What you have to do: Would you restate all the data that follows, word for word?
╭──
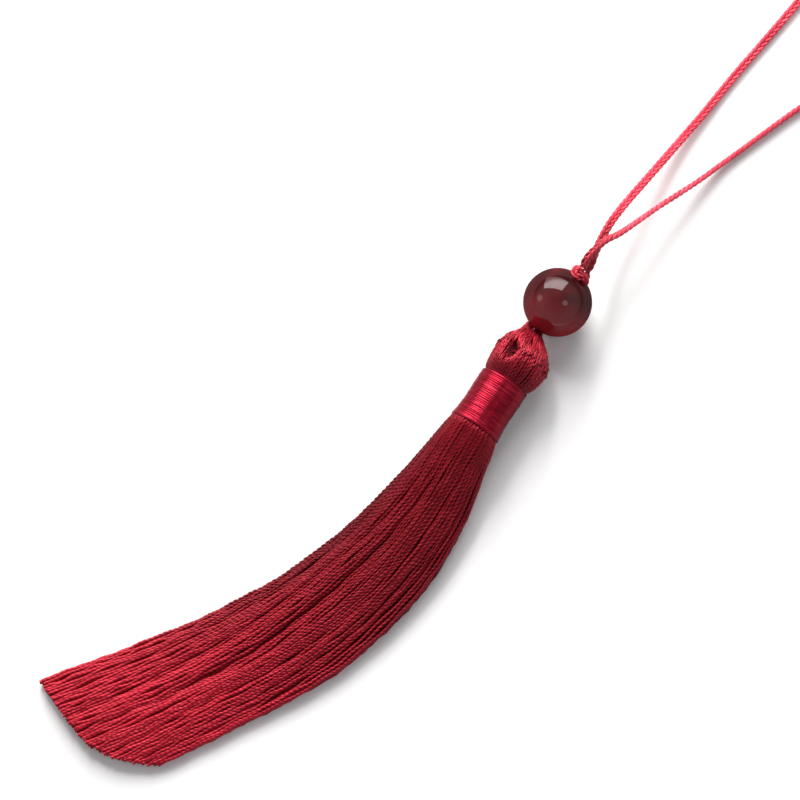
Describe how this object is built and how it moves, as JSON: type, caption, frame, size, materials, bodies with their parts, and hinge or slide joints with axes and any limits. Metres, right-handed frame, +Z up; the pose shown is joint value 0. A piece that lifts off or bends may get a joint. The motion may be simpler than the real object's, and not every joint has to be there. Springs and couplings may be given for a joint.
{
  "type": "tassel",
  "caption": "Flat-lying tassel of twisted threads with a round folded head, wound neck, stone bead and a long free hanging loop, for a bookmark, fan, key or pendant.",
  "frame": {"origin": "Under the middle of the tassel's box without its free loop, on the table it lies on", "axes": "+Z is up from the table, +Y runs along the neck from the skirt to the bead and the loop, +X is to the right of the neck seen from above"},
  "size_m": [0.0554, 0.1687, 0.0099],
  "materials": {
    "rayon_thread": "twisted rayon, satin",
    "wound_thread": "wound rayon, silky",
    "braided_cord": "flat braid",
    "red_agate": "polished stone"
  },
  "bodies": {
    "root": {"skirt": "rayon_thread", "binding": "wound_thread", "stem": "braided_cord", "bead": "red_agate", "knot": "braided_cord", "loop": "braided_cord"}
  },
  "joints": []
}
╰──
Solution to this problem:
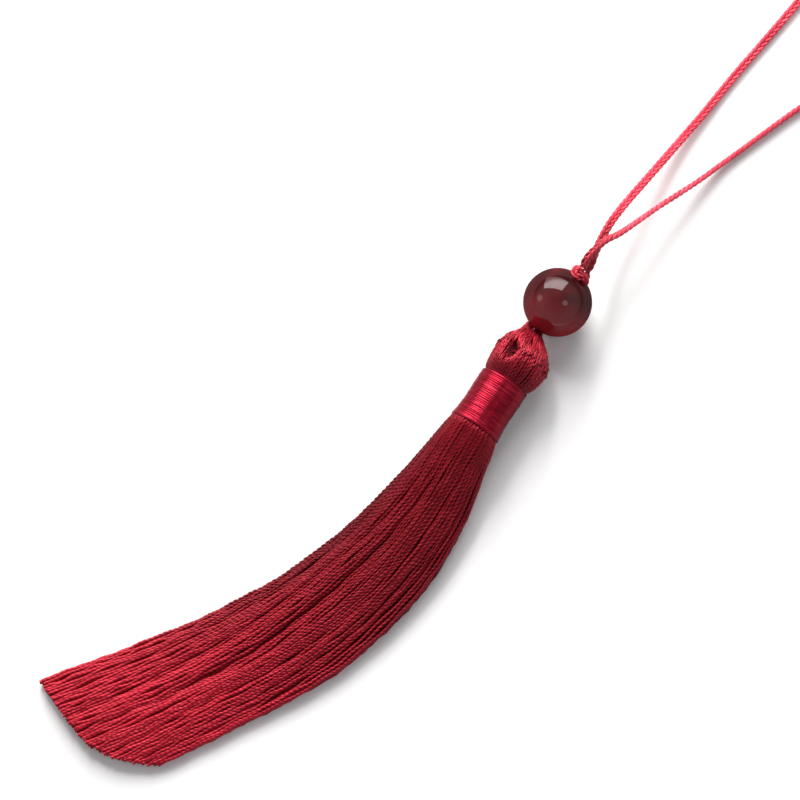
Describe how this object is built and how it moves, as JSON: type, caption, frame, size, materials, bodies with their parts, and hinge or slide joints with axes and any limits. Metres, right-handed frame, +Z up; the pose shown is joint value 0. A piece that lifts off or bends may get a joint. The motion may be simpler than the real object's, and not every joint has to be there. Springs and couplings may be given for a joint.
{
  "type": "tassel",
  "caption": "Flat-lying tassel of twisted threads with a round folded head, wound neck, stone bead and a long free hanging loop, for a bookmark, fan, key or pendant.",
  "frame": {"origin": "Under the middle of the tassel's box without its free loop, on the table it lies on", "axes": "+Z is up from the table, +Y runs along the neck from the skirt to the bead and the loop, +X is to the right of the neck seen from above"},
  "size_m": [0.0554, 0.1687, 0.0099],
  "materials": {
    "rayon_thread": "twisted rayon, satin",
    "wound_thread": "wound rayon, silky",
    "braided_cord": "flat braid",
    "red_agate": "polished stone"
  },
  "bodies": {
    "root": {"skirt": "rayon_thread", "binding": "wound_thread", "stem": "braided_cord", "bead": "red_agate", "knot": "braided_cord", "loop": "braided_cord"}
  },
  "joints": []
}